Jefferson Bailey is Director of Web Archiving at Internet Archive. Jefferson joined Internet Archive in Summer 2014 and manages Internet Archive’s web archiving services including Archive-It, used by over 500 institutions to preserve the web. He also oversees contract and domain-scale web archiving services for national libraries and archives around the world. He works closely with partner institutions on collaborative technology development, digital preservation, data research services, educational partnerships, and other programs. He presented the talk recorded below, entitled, Safety Nets: Rescue And Revival For Endangered Born-digital Records — as part of Program on Information Science Brown Bag Series:
Bailey abstracted his talk as follows:
The web is now firmly established as the primary communication and publication platform for sharing and accessing social and cultural materials. This networked world has created both opportunities and pitfalls for libraries and archives in their mission to preserve and provide ongoing access to knowledge. How can the affordances of the web be leveraged to drastically extend the plurality of representation in the archive? What challenges are imposed by the intrinsic ephemerality and mutability of online information? What methodological reorientations are demanded by the scale and dynamism of machine-generated cultural artifacts? This talk will explore the interplay of the web, contemporary historical records, and the programs, technologies, and approaches by which libraries and archives are working to extend their mission to preserve and provide access to the evidence of human activity in a world distinguished by the ubiquity of born-digital materials.
Bailey eloquently stated the importance of web archiving: “No future scholarship can study our era without considering materials published (only) on the web.” Further, he emphasized the importance of web archiving for social justice: Traditional archives disproportionately reflect social architectures of power, and the lived experiences of the advantaged. Web crawls capture a much broader (although not nearly complete) picture of the human experience.
The talk ranged over an impressively wide portfolio of initiatives — far too many to do justice discussing in a single blog post. Much more detail on these projects can be found in the slides and video above, Bailey’s professional writings, the Archive blog, and experiments page, and archive-it blog for some insights into these.
A unified argument ran through the Bailey’s presentation. At the risk of oversimplifying, I’ll restate the premises of the argument here:
- Understanding our era will require research, using large portions of the web, linked across time.
- The web is big — but not too big to collect (a substantial portion of) it. 
- Providing simple access (e.g. retrieval, linking) is more expansive than collection;
enabling discovery (e.g. search) is much harder than simple access;
and supporting computational research (which requires analysis at web-scale, and over time) —
is much, much harder than discovery.
- Research libraries should help with this (hardest) part.
I find the first three parts of the argument largely convincing. Increasingly, new discoveries in social science are based on analysis of massive collections of data that areis generated as a result of people’s public communications, and depends on tracing these actions and their consequences over time. The Internet Archive’s success to date establishes that much of these public communications can be collected and retained over time. And the history of database design (as well as my and my colleagues experiences in archiving and digital libraries) testifies to the challenges of effective discovery and access at scale.

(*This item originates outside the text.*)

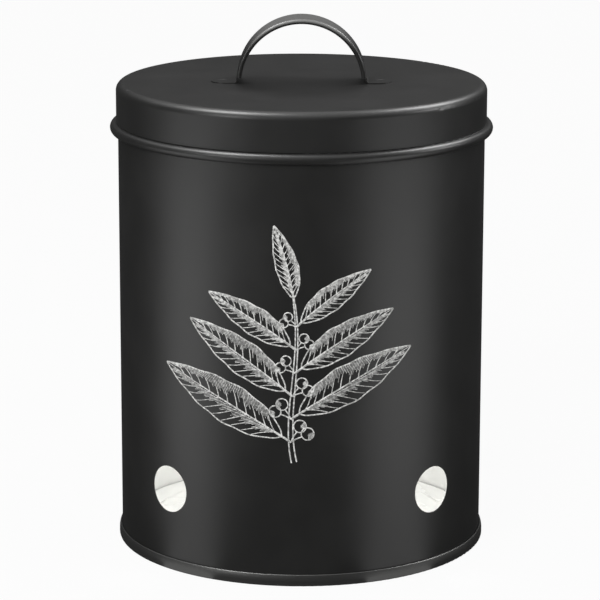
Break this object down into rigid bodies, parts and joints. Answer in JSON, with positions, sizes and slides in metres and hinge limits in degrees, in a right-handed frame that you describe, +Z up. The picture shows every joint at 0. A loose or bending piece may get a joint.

I hope that we, as research libraries, will be step up to the challenges of enabling large-scale, long-term research over content such as this. Research libraries already have a stake in this problem because most of the the core ideas and fundamental methods (although not the operational platforms) for analysis of data at this scale comes from research institutions with which we are affiliated. Moreover if libraries lead the design of these platforms, participation in research will be far more open and equitable than if these platforms are ceded entirely to commercial actors.
For this among other reasons, we are convening a Summit on Grand Challenges in Information Science & Scholarly Communication, supported by a generous grant from the Mellon Foundation. During this summit we develop community research agendas in the areas of scholarly discovery at scale; digital curation and preservation; and open scholarship. For those interested in these questions and related areas of interest, we have published Program on Information Science reports and blog posts on some of the challenges of digital preservation at scale.
 The Internet Archive currently holds 35 petabytes of information. Which is roughly equivalent to the text of 7 million long novels — or to the amount of new information produced across the globe every 45 minutes.